In pitting three different carriers with three different standards against each other, Beijing is looking toward the future both at home and overseas. Through tasking China Mobile with TD-SCDMA, the government has developed a domestic standard to reduce foreign patent royalties and pave the way for a Chinese presence in the global telecom industry. The presence of other standards, meanwhile, is intended to stimulate competition domestically to drive development of new technology and services.
It is, in essence, tying the best jockey to a prize horse with unproven potential, but laying bets on every horse in the race.
"China is moving toward a Korea-style model in terms of how they regulate and manage the telecom sector," said Grinnan at HSBC – which will entail channeling excess cash flows from carriers to vendors. The consequences for Korea were thriving international handset producers like LG and Samsung at the expense of SK Telecom.

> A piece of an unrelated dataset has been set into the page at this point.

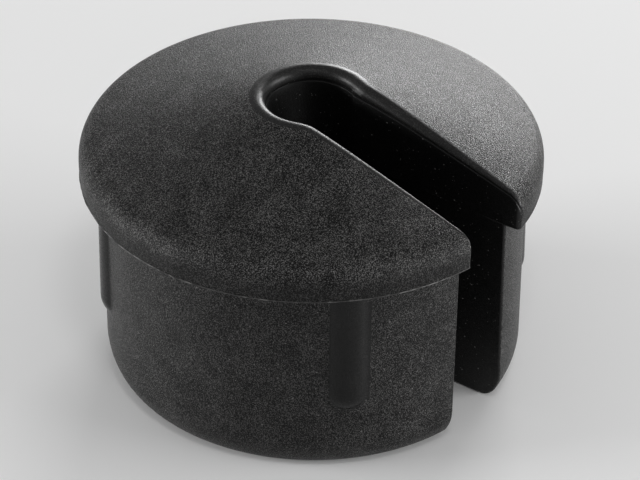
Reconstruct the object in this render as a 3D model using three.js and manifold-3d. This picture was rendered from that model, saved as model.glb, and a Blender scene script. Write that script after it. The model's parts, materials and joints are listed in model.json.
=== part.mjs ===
// Desk grommet with a cable slot: one injection moulding in black plastic.
// A shallow conical cap with an overhanging rim stands on a hollow plug. A keyhole slot runs from a
// round hole on the axis out through the rim, down the whole depth of cap and plug. Four crush ribs
// on the plug wedge it in the drilled hole.
//
// Millimetres, +Z up. The origin is on the axis, at the bottom of the plug. The slot opens to -Y.

import * as THREE from "three";
import { mergeVertices } from "three/addons/utils/BufferGeometryUtils.js";
import Module from "manifold-3d";

// Cap
const CAP_RADIUS = 19;
const RIM_HEIGHT = 1.6; // the upright part of the rim
const RIM_ROUNDING = 1.75; // between the rim and the cone
const CONE_SLOPE = THREE.MathUtils.degToRad(16.5);
const CAP_THICKNESS = 2.2;

// Plug
const PLUG_DEPTH = 18; // from the cap's underside, which rests on the desk, to the bottom
const PLUG_RADIUS = 17.4; // under the cap
const PLUG_DRAFT = THREE.MathUtils.degToRad(0.5);
const LEAD_IN = 1.9; // rounding of the bottom edge
const PLUG_WALL = 2.3;

// Keyhole slot
const SLOT_WIDTH = 6.5;
const HOLE_RADIUS = 3.6;
const LIP_ROUNDING = 0.9; // of the hole's upper edge
const SLOT_WALL = 1.9; // the channel that lines the slot inside the plug
const CAP_CORNER = 0.3; // rounding of the two corners of the slot's mouth, seen from above
const PLUG_CORNER = 0.3;

// Crush ribs: ball-nosed, so a rib is the part of an upright capsule that stands out of the plug
const RIB_WIDTH = 3.2;
const RIB_REACH = 17.8; // from the axis to a rib's crest
const RIB_LENGTH = 11.8; // down from the cap's underside
const RIB_ANGLES = [44, 131, -131, -44].map(THREE.MathUtils.degToRad); // from the slot, about the axis

const TURN_STEPS = 96; // facets around the axis
const CLEAR = 1; // how far a cutter runs past what it cuts

const SLOT_HALF = SLOT_WIDTH / 2;
const SEAT_Z = PLUG_DEPTH; // level of the cap's underside
const APEX_Z = apexHeight();

// ---- Profiles, as points (distance from the axis, height) ----

function apexHeight() {
  const roundingEnd = CAP_RADIUS - RIM_ROUNDING + RIM_ROUNDING * Math.sin(CONE_SLOPE);
  const roundingTop = SEAT_Z + RIM_HEIGHT + RIM_ROUNDING * Math.cos(CONE_SLOPE);
  return roundingTop + roundingEnd * Math.tan(CONE_SLOPE);
}

function coneHeight(radius) {
  return APEX_Z - radius * Math.tan(CONE_SLOPE);
}

function plugRadius(z) {
  return PLUG_RADIUS - (SEAT_Z - z) * Math.tan(PLUG_DRAFT);
}

// Points along an arc of a profile, both ends included.
function arc(centreX, centreY, radius, from, to, steps) {
  const points = [];
  for (let i = 0; i <= steps; i++) {
    const angle = from + ((to - from) * i) / steps;
    points.push(
      new THREE.Vector2(centreX + radius * Math.cos(angle), centreY + radius * Math.sin(angle)),
    );
  }
  return points;
}

function outerProfile() {
  const leadInCentre = plugRadius(LEAD_IN) - LEAD_IN;
  return [
    new THREE.Vector2(0, 0),
    ...arc(leadInCentre, LEAD_IN, LEAD_IN, -Math.PI / 2, 0, 6),
    new THREE.Vector2(PLUG_RADIUS, SEAT_Z),
    new THREE.Vector2(CAP_RADIUS, SEAT_Z),
    ...arc(
      CAP_RADIUS - RIM_ROUNDING,
      SEAT_Z + RIM_HEIGHT,
      RIM_ROUNDING,
      0,
      Math.PI / 2 - CONE_SLOPE,
      6,
    ),
    new THREE.Vector2(0, APEX_Z),
  ];
}

// The room inside the plug, up to a ceiling that keeps the cap's thickness.
function cavityProfile() {
  const drop = CAP_THICKNESS / Math.cos(CONE_SLOPE);
  const bottomRadius = plugRadius(0) - PLUG_WALL;
  const topRadius = bottomRadius - PLUG_DEPTH * Math.tan(PLUG_DRAFT);
  return [
    new THREE.Vector2(0, -CLEAR),
    new THREE.Vector2(bottomRadius, -CLEAR),
    new THREE.Vector2(topRadius, coneHeight(topRadius) - drop),
    new THREE.Vector2(0, APEX_Z - drop),
  ];
}

// What the rounding of the hole's upper edge takes away: the corner between the cone and the hole,
// outside an arc that is tangent to both.
function lipProfile() {
  const centreX = HOLE_RADIUS + LIP_ROUNDING;
  const centreY = coneHeight(centreX) - LIP_ROUNDING / Math.cos(CONE_SLOPE);
  const edge = arc(centreX, centreY, LIP_ROUNDING, Math.PI, Math.PI / 2 - CONE_SLOPE, 6);
  return [
    new THREE.Vector2(HOLE_RADIUS - CLEAR, centreY),
    ...edge,
    new THREE.Vector2(centreX, APEX_Z + CLEAR),
    new THREE.Vector2(HOLE_RADIUS - CLEAR, APEX_Z + CLEAR),
    new THREE.Vector2(HOLE_RADIUS - CLEAR, centreY),
  ];
}

// An upright capsule with a flat top at the cap's underside and a ball for its lower end.
function ribProfile() {
  const ballRadius = ribBallRadius();
  const ballCentre = SEAT_Z - RIB_LENGTH + RIB_WIDTH / 2;
  return [
    ...arc(0, ballCentre, ballRadius, -Math.PI / 2, 0, 12),
    new THREE.Vector2(ballRadius, SEAT_Z),
    new THREE.Vector2(0, SEAT_Z),
  ];
}

// The radius that makes a rib RIB_WIDTH wide where it leaves the plug, halfway down its length.
function ribBallRadius() {
  const height = RIB_REACH - plugRadius(SEAT_Z - RIB_LENGTH / 2);
  return (RIB_WIDTH ** 2 / 4 + height ** 2) / (2 * height);
}

// ---- Outlines seen from above ----

// A keyhole whose straight part leaves towards -Y, between walls at x = +-half.
function keyholeOutline(half, holeRadius, reach) {
  const neck = -Math.acos(half / holeRadius);
  const outline = new THREE.Shape();
  outline.moveTo(-half, -reach);
  outline.lineTo(half, -reach);
  outline.absarc(0, 0, holeRadius, neck, Math.PI - neck, false);
  outline.closePath();
  return outline;
}

// The same keyhole with its mouth widened, so that it rounds the corners between the slot's walls
// and a round body of the given radius.
function flaredKeyholeOutline(half, holeRadius, bodyRadius, corner) {
  const cornerX = half + corner;
  const cornerY = -Math.sqrt((bodyRadius - corner) ** 2 - cornerX ** 2);
  const outwards = Math.atan2(cornerY, cornerX);
  const mouthX = bodyRadius * Math.cos(outwards);
  const neck = -Math.acos(half / holeRadius);
  const reach = bodyRadius + CLEAR;
  const outline = new THREE.Shape();
  outline.moveTo(-mouthX, -reach);
  outline.lineTo(mouthX, -reach);
  outline.absarc(cornerX, cornerY, corner, outwards, -Math.PI, true);
  outline.absarc(0, 0, holeRadius, neck, Math.PI - neck, false);
  outline.absarc(-cornerX, cornerY, corner, 0, -Math.PI - outwards, true);
  outline.closePath();
  return outline;
}

// ---- Solids ----

const wasm = await Module();
wasm.setup();

function toSolid(geometry) {
  geometry.deleteAttribute("normal");
  geometry.deleteAttribute("uv");
  const merged = mergeVertices(geometry, 1e-4);
  return new wasm.Manifold(
    new wasm.Mesh({
      numProp: 3,
      vertProperties: new Float32Array(merged.attributes.position.array),
      triVerts: new Uint32Array(merged.index.array),
    }),
  );
}

function toGeometry(solid) {
  const mesh = solid.getMesh();
  const geometry = new THREE.BufferGeometry();
  geometry.setAttribute("position", new THREE.BufferAttribute(mesh.vertProperties, 3));
  geometry.setIndex(new THREE.BufferAttribute(mesh.triVerts, 1));
  geometry.computeVertexNormals();
  return geometry;
}

// A body of revolution about Z.
function turned(profile, steps) {
  const geometry = new THREE.LatheGeometry(profile, steps);
  geometry.rotateX(Math.PI / 2);
  return geometry;
}

function extruded(outline, bottom, top) {
  const geometry = new THREE.ExtrudeGeometry(outline, {
    depth: top - bottom,
    bevelEnabled: false,
    curveSegments: 12,
  });
  geometry.translate(0, 0, bottom);
  return geometry;
}

function withRibs(body) {
  const axisDistance = RIB_REACH - ribBallRadius();
  for (const angle of RIB_ANGLES) {
    const rib = turned(ribProfile(), 64);
    rib.translate(0, -axisDistance, 0);
    rib.rotateZ(angle);
    body = body.add(toSolid(rib));
  }
  return body;
}

// The cavity less the channel that lines the slot.
function pocket() {
  const channel = keyholeOutline(SLOT_HALF + SLOT_WALL, HOLE_RADIUS + SLOT_WALL, CAP_RADIUS);
  const cavity = toSolid(turned(cavityProfile(), TURN_STEPS));
  return cavity.subtract(toSolid(extruded(channel, -2 * CLEAR, APEX_Z)));
}

function withoutSlot(body) {
  const inCap = flaredKeyholeOutline(SLOT_HALF, HOLE_RADIUS, CAP_RADIUS, CAP_CORNER);
  const inPlug = flaredKeyholeOutline(SLOT_HALF, HOLE_RADIUS, PLUG_RADIUS, PLUG_CORNER);
  return body
    .subtract(toSolid(extruded(inCap, SEAT_Z - CLEAR / 2, APEX_Z + CLEAR)))
    .subtract(toSolid(extruded(inPlug, -CLEAR, SEAT_Z)))
    .subtract(toSolid(turned(lipProfile(), TURN_STEPS)));
}

function grommetMoulding() {
  const body = withRibs(toSolid(turned(outerProfile(), TURN_STEPS)));
  const plastic = new THREE.MeshStandardMaterial({
    color: 0x202021,
    roughness: 0.6,
    metalness: 0,
  });
  const mesh = new THREE.Mesh(toGeometry(withoutSlot(body.subtract(pocket()))), plastic);
  mesh.name = "grommet_moulding";
  return mesh;
}

const grommet = new THREE.Group();
grommet.add(grommetMoulding());

export default grommet;
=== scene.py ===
# Looks of a desk grommet: one injection moulding in black plastic, a shallow conical cap on a hollow
# plug, with a keyhole slot from the hole on its axis out through the rim.
#
# The moulding is one closed mesh. Its section at any level is a horseshoe, drawn as a loop that
# starts at the back of the hole, follows the slot's right wall to the mouth, turns the corner, runs
# along the rim to the back, and comes home along the left side. All loops have the same number of
# points, so the skin is a stack of loops: down the pocket inside the plug, across the bottom, up the
# outside and over the edges of the cap. Strips from hole to rim close the cap and the pocket's ceiling.
#
# Shapes are worked out in millimetres in the CAD frame, and become metres when the mesh is made.

import json
import math

import bpy
import numpy as np
from mathutils import Matrix, Vector


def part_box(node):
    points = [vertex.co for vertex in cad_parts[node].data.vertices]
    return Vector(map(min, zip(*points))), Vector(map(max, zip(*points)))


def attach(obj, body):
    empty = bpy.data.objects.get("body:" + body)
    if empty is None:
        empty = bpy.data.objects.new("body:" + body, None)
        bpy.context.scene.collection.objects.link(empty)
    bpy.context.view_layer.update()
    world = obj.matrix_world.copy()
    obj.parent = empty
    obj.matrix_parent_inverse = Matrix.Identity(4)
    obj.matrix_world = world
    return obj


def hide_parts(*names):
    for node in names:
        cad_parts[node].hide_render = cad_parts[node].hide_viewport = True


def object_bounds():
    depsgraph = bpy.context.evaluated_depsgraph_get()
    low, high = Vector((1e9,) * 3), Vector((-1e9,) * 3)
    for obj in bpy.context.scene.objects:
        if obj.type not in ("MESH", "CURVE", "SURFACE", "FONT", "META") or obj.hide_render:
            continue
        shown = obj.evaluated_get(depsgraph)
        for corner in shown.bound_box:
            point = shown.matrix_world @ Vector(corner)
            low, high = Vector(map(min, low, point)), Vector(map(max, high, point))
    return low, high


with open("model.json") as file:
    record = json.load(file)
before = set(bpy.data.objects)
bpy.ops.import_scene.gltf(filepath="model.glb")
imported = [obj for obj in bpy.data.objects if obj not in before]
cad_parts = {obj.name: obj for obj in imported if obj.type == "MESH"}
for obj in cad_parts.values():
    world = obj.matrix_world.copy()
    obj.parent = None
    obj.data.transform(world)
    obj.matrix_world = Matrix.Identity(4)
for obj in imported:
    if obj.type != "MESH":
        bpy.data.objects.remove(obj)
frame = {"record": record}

MM = 0.001
NODE = "grommet_moulding"
cad_low, cad_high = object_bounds()
mounts = {mount["name"]: mount for mount in frame["record"]["mounts"]}

# ---- Driving dimensions, in millimetres ----

# Cap
CAP_RADIUS = (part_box(NODE)[1] / MM).x
SEAT_Z = mounts["desk_seat"]["pos_m"][2] / MM  # level of the cap's underside
RIM_HEIGHT = 1.6  # the upright part of the rim
RIM_ROUNDING = 1.75  # between the rim and the cone
RIM_DRAFT = 0.07  # how much less the rim's radius is at its lower edge
CONE_SLOPE = math.radians(16.5)
CAP_THICKNESS = 2.2
CAP_CORNER = 0.35  # rounding of the slot's mouth, seen from above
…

While this bodes well for domestic manufacturers like Yulong, Huawei and ZTE, the implications for China’s carriers are less than ideal. Strong profitability and growth aren’t likely to come until better services and flat-rate data plans are in place, but each carrier is simply fighting for customers to support these services if and when they emerge.
If there is a silver lining, it might be that the slow rate of 3G development has put China’s carriers in a stronger position for more advanced technologies. "3G is just one milestone," said Benjamin Joffe, CEO of the Asia-focused research consultancy Plus Eight Star. "China is a whole generation behind and should be able to leverage its third-mover advantage."
For now, though, progress hangs on opening 3G to value-added services and content creators so as to offer a unified experience for which customers will pay a premium. Technology alone is not enough. "You can’t stop the consumer," said JP Gan of Qiming Ventures, a China venture capital firm that invests in technology companies. "Consumers are smart; they’re not going to change just because it’s called 3G."